To be honest, I think some of our students become worse at self-presentation and speaking skills in their time here. Some adapt too strongly to the narrow particularity of academic conversation. Other students get too used to political or social engagement with a community that politely indulges most of their demands or arguments or has a fairly strong consensus culture, never really experiencing serious disagreement or plurality of opinion. I've occasionally suggested, semi-seriously, that I feel like we train some students as the speaking and presentation equivalents of baby seals on the ice, waiting to get clubbed.
I think this is a generic problem at a lot of colleges and universities, mind you. The only distinctive aspect of it I see at Swarthmore is the intense value that students and faculty put on being mutually supportive and not seeming to want to show up other students with showy or critical comments. (This is not to say that we completely lack students who are flamboyantly talkative, but I feel as if there's a bit more reluctance here to stand apart.) In a lot of ways, this is a good part of the culture of the college, but it hobbles students a bit when the time comes closer to graduation, when they have to present themselves as confident, capable individuals whom someone should fund, admit or hire.
In general, this is why setting out to teach self-presentation is a tricky business. It's genuinely difficult to assess or grade self-presentation or speaking. The major pedagogy you need is more akin to the pedagogy employed in performance or studio art, where the professor needs to react in the moment, and where some of the feedback needs to be as public and shared as the speaking itself was. That can get very sticky or emotionally fraught for many students. If you're in a performance class, you expect that kind of judgment. If you're in a small discussion class focused on an academic subject, you might not be so willing to go through that gauntlet.
More importantly, effective presentation of self is really not reducible to "public speaking" in the old way that this subject was once taught. When schools like Swarthmore tout the virtues of critical thinking and a liberal arts education for the long-term job prospects of our graduates, we tend to stress the value of flexibility and adaptability, that the liberal arts graduate can change as circumstances change. I think that's basically correct.

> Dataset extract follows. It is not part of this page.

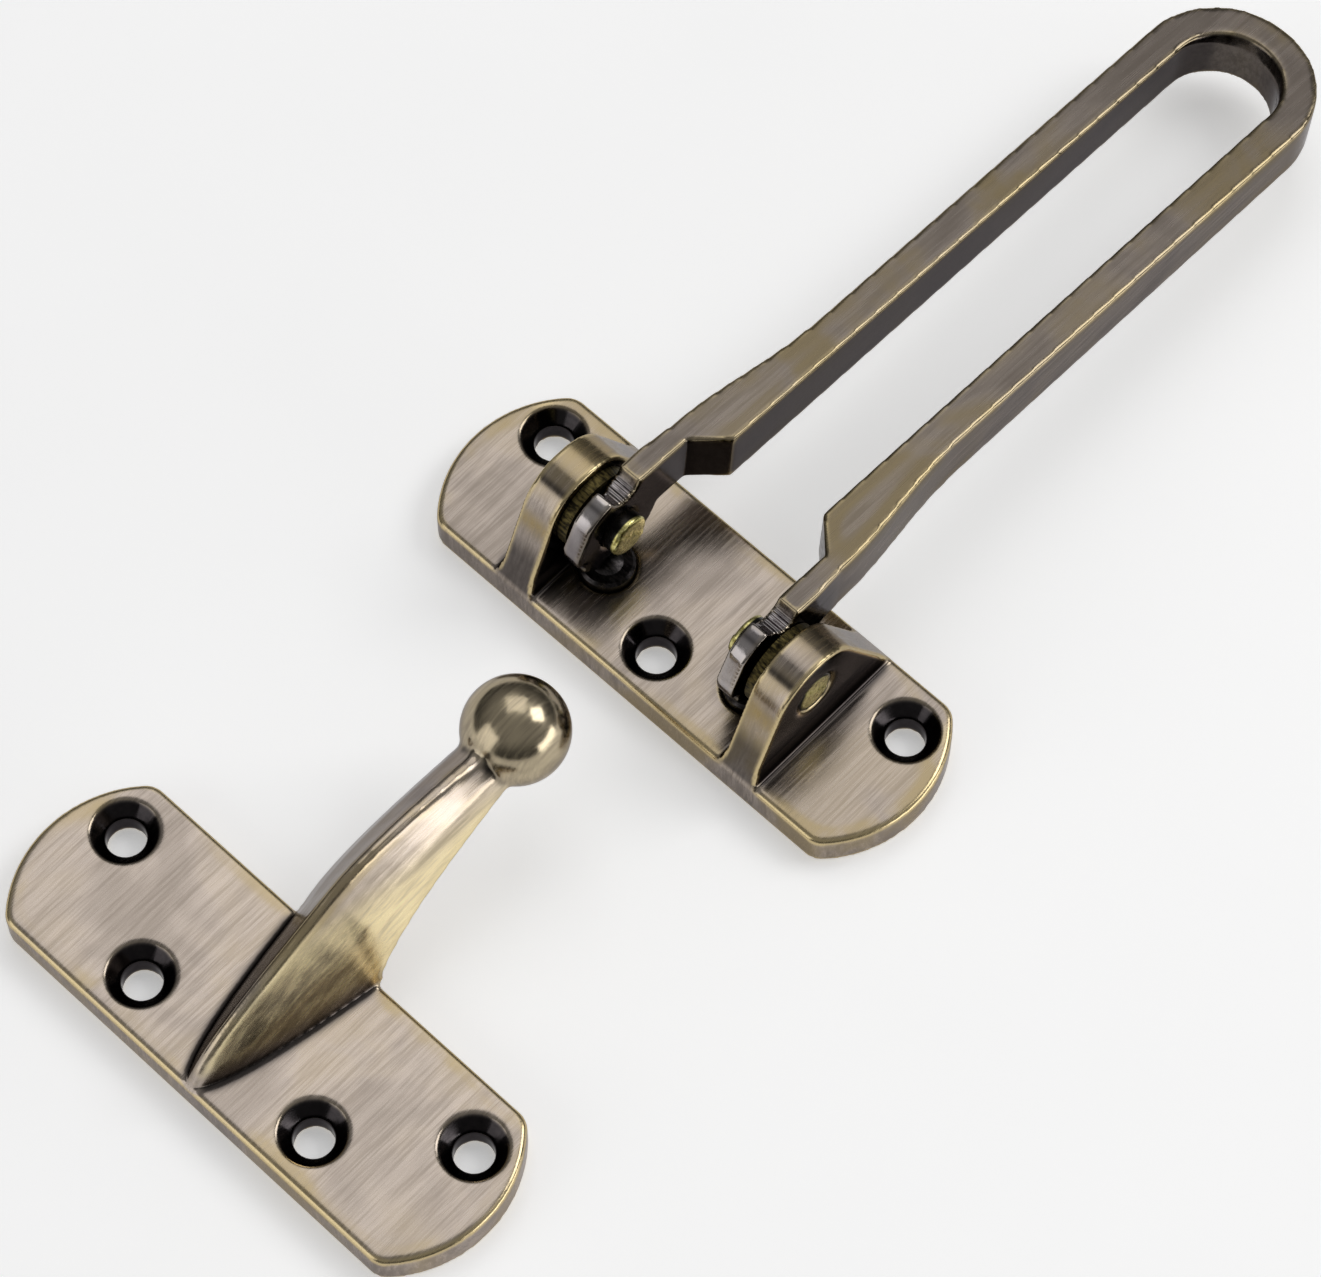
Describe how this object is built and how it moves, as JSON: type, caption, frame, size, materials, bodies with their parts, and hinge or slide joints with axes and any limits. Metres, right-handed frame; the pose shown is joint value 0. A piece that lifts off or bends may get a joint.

Effective self-presentation is a big part of that adaptability, however. If you can't do that, it doesn't really matter whether you can think well. Arguably, you can't think well unless you can speak and present well.
Presenting knowledge or arguments effectively involves putting together a lot of different sub-skills on the fly. You have to understand the context in which you're presenting, you have to be able to very quickly read the organizational sociology of that context. You need to be able to quickly pick up cues about the psychology and habitus of your audience and adjust when it's not what you planned for. You have to know when what you're arguing for is impossible or implausible, and whether there's something else to ask for, when you're setting the stage for a long-term objective or just making a temporary response to a situation that won't repeat itself, when to yield and when to hold firm.
This is all very difficult to teach, not just because it can be delicate to give real-time feedback to students, but because it involves some interpersonal, emotional and psychological skills that are not commonly made explicit or discussed as skills. You can't just teach about those skills in a classroom setting, either. Students have to do other things to learn them fully: get involved in organizations, work in a group, play on a team, take responsibility for a decision.
On those rare occasions where ideas like "emotional intelligence" receive pedagogically explicit attention, they tend to be constrained to painfully bland normative managerial discourses, to be entirely about how we should get along well with others, play nice with other children, be good citizens, and so on. This is deadly. It's better not to talk about this stuff at all than talk about it in these terms.
If you teach skills in an academic environment, you've got to be prepared to make those skills intellectually lively, contentious, open to interpretation and argument. When I teach writing or reading, I'm not just teaching how to write or read, I'm asking whether and when to do those things, studying why we read or write, discussing what the limits to writing or reading might be. Skills have to be as open to the question, "So what?" as any other subject matter, and you have to teach with a willingness to accept a wide variety of answers to that question.
If we're going to teach something like "emotional intelligence" as a part of skillful presentation of self, one explicit premise from the outset needs to be that we are not teaching how to be a good person or play nice in the sandbox. There are people who are highly skilled at purposeful self-presentation who present as eccentric or as gadflies or as disciplinarians. Effectiveness as a speaker or a presenter is not a function of how nice or respectful or caring you are.
In his working life as an attorney, my father was extremely skilled at reading situations and "dialing in" the self-presentation that would most effectively push for the outcomes he was professionally committed to seeking: he could be just another guy with the guys, he could be the bullfighter jabbing and inciting an opponent, he could be light and funny or volcanic and volatile.
Like more than a few highly effective professionals, he didn't have the same nimbleness and flexibility when he was outside the focused environment of his workplace. The key point as far as higher education goes is: that's your problem, your life, work it out yourself.
What we're concerned with is the competencies you have as a thinking, educated person. Personality can be an issue in learning skillful self-presentation: a narcissist or neurotic by their nature has a hard time with critical parts of the skill set, such as being able to imagine how you sound to other people or how you're coming off in the context you're in. But personality shouldn't inhibit most people from a baseline competence in self-presentation. Shy or bold, introvert or extrovert, quiet or talkative, nice or asshole: those are not limit conditions.
Timothy Burke is a professor of history at Swarthmore College.